An examination of the evidence shows conclusively appellee did not prove that the damage done to his car resulted in its complete destruction. The accident occurred on November 26, 1946, while appellee was operating his car on a street in Portsmouth, Virginia, at which time a truck ran into him and did considerable damage to his automobile. Following the collision, the car was taken to the Mc-Cready Motors in that city. Taylor C. Braedner, the service manager of McCready Motors, who gave his deposition in behalf of appellant, testified he directed the making of a detailed examination of the wrecked car and he estimated the cost of all new parts and labor necessary to fully repair the damage would be $957.14. Braedner also testified that the estimate constituted an offer that McCready Motors would guarantee to restore the car to “as good operating condition as it was before the accident.” Braedner further stated Huffman “would have to be satisfied with it (the car when repaired) or he would not have had to accept it.”

Appellee’s testimony was substantially to the effect that the collision “smashed the car completely” and after the accident it was nothing but “junk”. So far as particular items of damage are concerned, appellee testified the frame was bent, the glass, bumpers and fenders were smashed, the cowl was damaged, the radio was put out of commission as far as he knew and would not play, the upholstery was torn, the body was twisted and the doors would not close. At no time did he detail the extent or the amount of the damage to any part of the car. He stated it was his opinion that no wrecked car can ever be restored to its former condition. He introduced two witnesses besides himself, each of whom said he had been trained as an automobile body repair man, and both testified, over appellant’s objection, that they had heard appel-lee’s description of the damage to his car and were of the opinion that it could not be repaired. Braedner was the only qualified mechanic who examined appellee’s car after the collision- and who adduced evidence of a detailed nature as to the -character and extent of the damage done to it.

It was incumbent upon appellee to show by specific facts, and not by generalizations of a purely descriptive nature, that the car was a total loss as a result of the collision. Appellee’s proof, as a whole, merely set forth sweeping statements as to the physical damage done to the automobile, and obviously this type of evidente could be of no probative value in establishing the fact that the car was not reparable. The hypothetical conclusions of the two witnesses were predicated upon appellee’s testimony as to damages. If the latter’s evidence was not sufficient to sustain his claim of total loss, since the proof did not adequately set forth the character of damage, it is clear that a hypothetical opinion: based solely on appellee’s testimony would be insufficient for the same purpose. This case boils down to the fact that the only competent evidence of the extent, nature and amount of the damage to the car was the testimony of Braedner, who, as we have shown, produced a detailed statement as to the damage and said the car could be -repaired to as good condition as it was before the wreck for $957.14.
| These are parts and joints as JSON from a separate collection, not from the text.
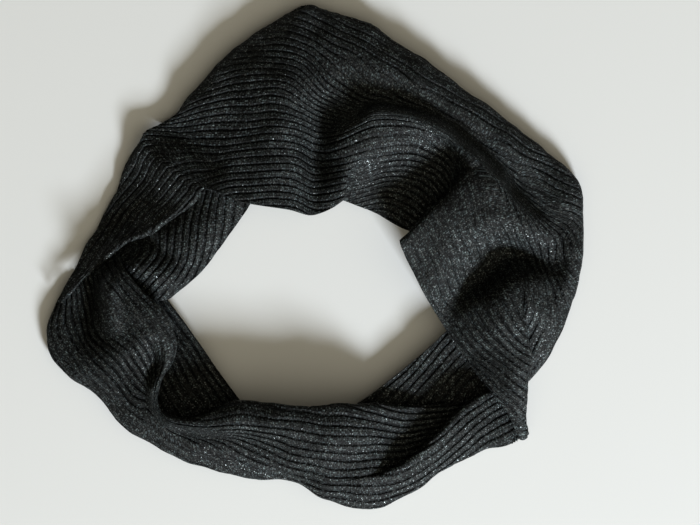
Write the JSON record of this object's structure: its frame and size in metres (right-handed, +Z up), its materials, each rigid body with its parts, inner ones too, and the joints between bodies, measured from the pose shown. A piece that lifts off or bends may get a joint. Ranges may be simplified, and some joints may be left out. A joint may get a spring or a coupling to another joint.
{
  "type": "infinity scarf",
  "caption": "Infinity scarf of black rib knit with fine glitter thread, laid flat in a loose, folded ring.",
  "frame": {"origin": "middle of the whole ring in plan, on the surface that it rests on", "axes": "+Z up from the surface, +X to the viewer's right along the ring's longest extent, +Y away from the viewer"},
  "size_m": [0.3751, 0.3502, 0.0378],
  "materials": {
    "top_outer_stretch": "matt rib knit with a faint glitter",
    "top_inner_stretch": "matt rib knit with a faint glitter",
    "left_flap_stretch": "matt rib knit with a faint glitter",
    "left_inner_stretch": "matt rib knit with a faint glitter",
    "lower_outer_stretch": "matt rib knit with a faint glitter",
    "lower_inner_stretch": "matt rib knit with a faint glitter",
    "under_left_stretch": "matt rib knit with a faint glitter",
    "under_right_stretch": "matt rib knit with a faint glitter",
    "hidden_layers": "matt rib knit"
  },
  "bodies": {
    "root": {"top_outer_stretch": "top_outer_stretch", "top_inner_stretch": "top_inner_stretch", "left_flap_stretch": "left_flap_stretch", "left_inner_stretch": "left_inner_stretch", "lower_outer_stretch": "lower_outer_stretch", "lower_inner_stretch": "lower_inner_stretch", "under_left_stretch": "under_left_stretch", "under_right_stretch": "under_right_stretch", "hidden_layers": "hidden_layers"}
  },
  "joints": []
}
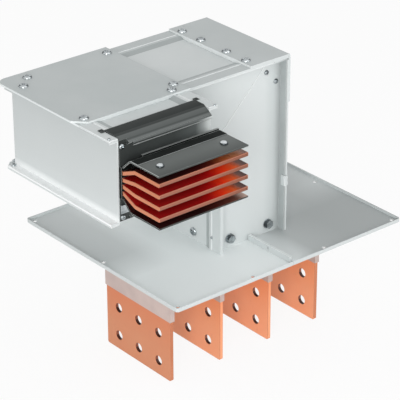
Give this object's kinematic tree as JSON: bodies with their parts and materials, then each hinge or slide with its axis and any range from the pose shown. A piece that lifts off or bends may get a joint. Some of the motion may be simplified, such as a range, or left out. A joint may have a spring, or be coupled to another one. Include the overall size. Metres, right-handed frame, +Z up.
{
  "type": "busway feed-in elbow",
  "caption": "Flanged busway feed-in elbow: a riser turns into a short arm and a joint end with fanned copper bars, and drilled copper flags hang below the flange.",
  "frame": {"origin": "centre of the flange's hole pattern, on the flange's underside and on the riser's axis", "axes": "+Z up along the riser, -X along the arm to the elbow, -Y out of the joint end; the flags hang along -Z"},
  "size_m": [0.557, 0.443, 0.5006],
  "materials": {
    "housing_paint": "satin light grey paint",
    "cap_paint": "satin mid grey paint",
    "flange_paint": "semi-gloss light grey paint",
    "rail_paint": "satin dark grey paint",
    "guard": "matte dark grey sheet",
    "insulator": "matte black moulding",
    "copper": "satin bare copper",
    "sleeve": "translucent insulating sleeve",
    "zinc": "bright zinc plate"
  },
  "bodies": {
    "root": {"arm_sheet_bottom": "housing_paint", "arm_sheet_top": "housing_paint", "arm_supports": "insulator", "arm_wall_back": "housing_paint", "arm_wall_front": "housing_paint", "bar_holder": "insulator", "base_bolts": "zinc", "base_nuts": "zinc", "base_washers": "zinc", "conductor_1": "copper", "conductor_2": "copper", "conductor_3": "copper", "conductor_4": "copper", "corner_cap": "housing_paint", "corner_cap_screws": "zinc", "edge_screws": "zinc", "elbow_cap": "cap_paint", "elbow_cap_screws": "zinc", "elbow_plate_bottom": "housing_paint", "elbow_plate_top": "housing_paint", "end_rail_bottom": "rail_paint", "end_rail_top": "rail_paint", "flag_1": "copper", "flag_2": "copper", "flag_3": "copper", "flag_4": "copper", "flange_half_left": "flange_paint", "flange_half_right": "flange_paint", "guard_plate_bottom": "guard", "guard_plate_top": "guard", "guard_rivets": "zinc", "guard_strips": "insulator", "joint_bar_1": "copper", "joint_bar_2": "copper", "joint_bar_3": "copper", "joint_bar_4": "copper", "joint_barriers": "insulator", "joint_sheet_bottom": "housing_paint", "joint_sheet_top": "housing_paint", "joint_wall_left": "housing_paint", "joint_wall_right": "housing_paint", "lip_bolts": "zinc", "lip_clips": "housing_paint", "mouth_bolts": "zinc", "mouth_brackets": "zinc", "riser_sheet_inner": "housing_paint", "riser_sheet_outer": "housing_paint", "riser_supports": "insulator", "riser_wall_back": "housing_paint", "riser_wall_front": "housing_paint", "seam_screws": "zinc", "side_bolts": "zinc", "sleeve_1": "sleeve", "sleeve_2": "sleeve", "sleeve_3": "sleeve", "sleeve_4": "sleeve", "wall_screws": "zinc"}
  },
  "joints": []
}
Since the car was not destroyed, the court should have limited the recovery, as specified in the policy, to the reasonable cost of restoring it to as good condition as it was before the collision. General Exchange Insurance Co. v. Williamson, 290 Ky. 105, 160 S.W.2d 346. In Western Automobile Casualty Co. v. Lee, 246 Ky. 364, 55 S.W.2d 1, 2, the plaintiff sued on a policy substantially the same as that involved in this case for collision damage to her car, alleging that the damage was so extensive it was impracticable to repair the car and that the car had no value except as salvage. The lower court gave two instructions: First, that if it was not practicable to repair the car, the measure of damages was the difference between the fair market value before and after the collision; and second,that if the car could be repaired, the measure of damages was the cost of placing the car in as good condition as it was immediately before the collision. This Court, in affirming a judgment for the plaintiff, approved both instructions, stating that they “covered the law of the case”.
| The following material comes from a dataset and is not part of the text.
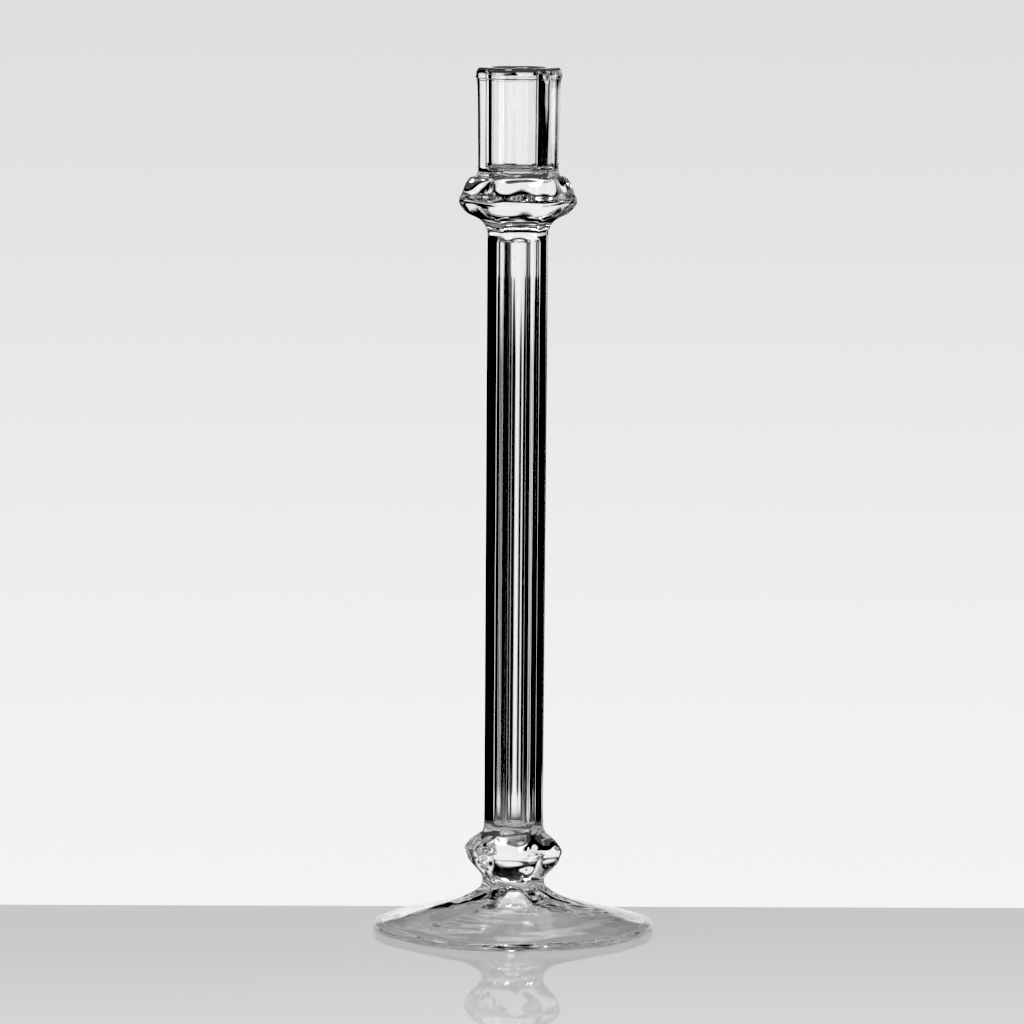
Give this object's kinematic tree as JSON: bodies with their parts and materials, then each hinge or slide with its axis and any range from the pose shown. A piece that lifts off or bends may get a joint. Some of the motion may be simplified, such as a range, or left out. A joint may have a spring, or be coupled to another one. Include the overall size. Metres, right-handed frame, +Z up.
{
  "type": "glass candlestick",
  "caption": "Tall clear glass candlestick with a hexagonal stem, soft knops, a flared candle socket with a round bore and a wide trumpet foot.",
  "frame": {"origin": "centre of the foot's resting face, on the table", "axes": "+Z up along the stem towards the candle; a flat of the hexagon faces -Y; a corner of the hexagon points along +X"},
  "size_m": [0.126, 0.126, 0.3865],
  "materials": {
    "clear_glass": "clear, fire polished"
  },
  "bodies": {
    "root": {"foot": "clear_glass", "foot_merese": "clear_glass", "lower_knop": "clear_glass", "stem": "clear_glass", "stem_head": "clear_glass", "drip_collar": "clear_glass", "candle_socket": "clear_glass"}
  },
  "joints": []
}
In the case at bar, appellant offered an instruction substantially similar to the second one given in the Lee case, which the court refused to give and, instead, submitted a single instruction on the theory that the car was a total loss and employed language along the lin'e of the first instruction given in the Lee case. The uncontradicted evidence discloses that the car could have been satisfactorily repaired, and the court committed a reversible error in instructing the jury in the manner we have indicated. Upon a retrial of this case, if the evidence be substantially the same, the court will instruct the jury that appellee’s measure of recovery will be the cost of repairing and restoring the car to its condition before the collision.

Wherefore, the judgment is reversed with directions that the judgment be set aside and for further proceedings consistent with this opinion.